Clinical Trial Details
— Status: Active, not recruiting
Administrative data
| NCT number |
NCT03220373 |
| Other study ID # |
2015/11288 |
| Secondary ID |
|
| Status |
Active, not recruiting |
| Phase |
|
| First received |
|
| Last updated |
|
| Start date |
March 7, 2017 |
| Est. completion date |
December 31, 2029 |
Study information
| Verified date |
January 2024 |
| Source |
Oslo University Hospital |
| Contact |
n/a |
| Is FDA regulated |
No |
| Health authority |
|
| Study type |
Observational [Patient Registry]
|
Clinical Trial Summary
The aim of this project is to gain a more specific understanding of how different cognitive
profiles predict residential treatment drop-out, treatment retention and post-treatment
outcome in a population with Substance Use Disorder.
Description:
This project collects the neuropsychological profile of residential SUD patients, in addition
to treatment length, exit reason, hospital journal data and post-treatment clinical outcome
data.
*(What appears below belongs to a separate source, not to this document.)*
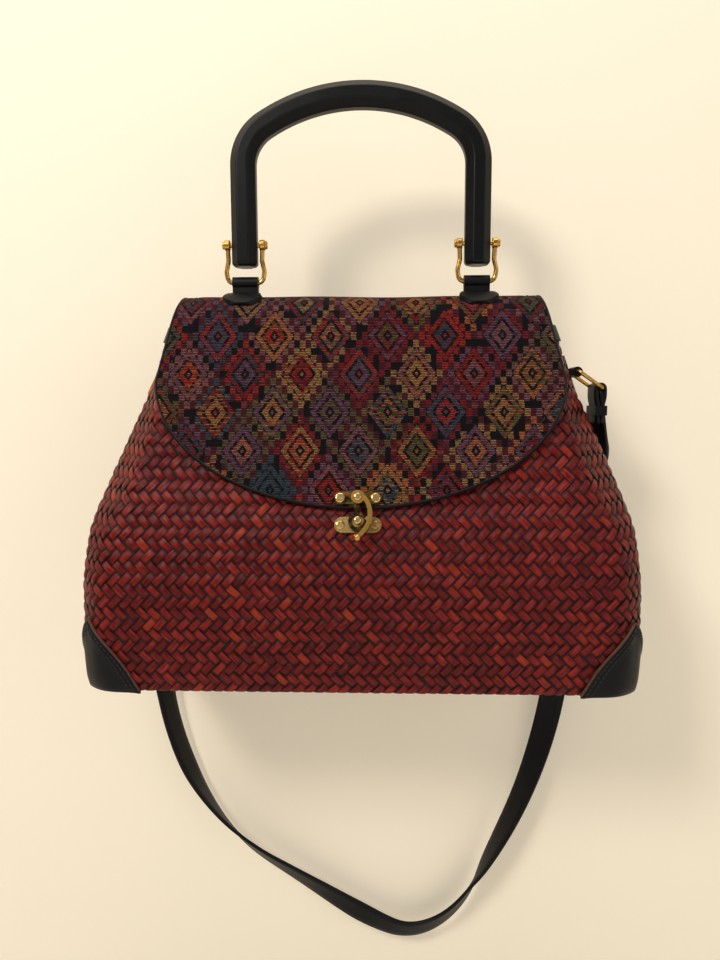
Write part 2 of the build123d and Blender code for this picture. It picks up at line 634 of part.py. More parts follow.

The project aims to identify clinically relevant neurocognitive domains that predict
treatment dropout and post-treatment clinical outcome. This will make it possible for future
clinicians to focus their effort on neurocognitive functions most relevant for this
particular patient group.
RESEARCH QUESTIONS:
1. What neurocognitive domain (and sub-domain) are the strongest predictor of treatment
drop-out and retention?
2. What neurocognitive domain (and sub-domain) are the strongest predictor of
post-treatment clinical outcome variables such as drug use, health and social
integration.
3. Will data on treatment length, age, gender, substance abuse history or psychiatric
co-morbidity predict outcome independently, or in interaction with, the
neuropsychological profile?
This longitudinal prospective cohort study aims for a continuous collection of
neuropsychological data baseline and post-treatment follow-up data until 2030.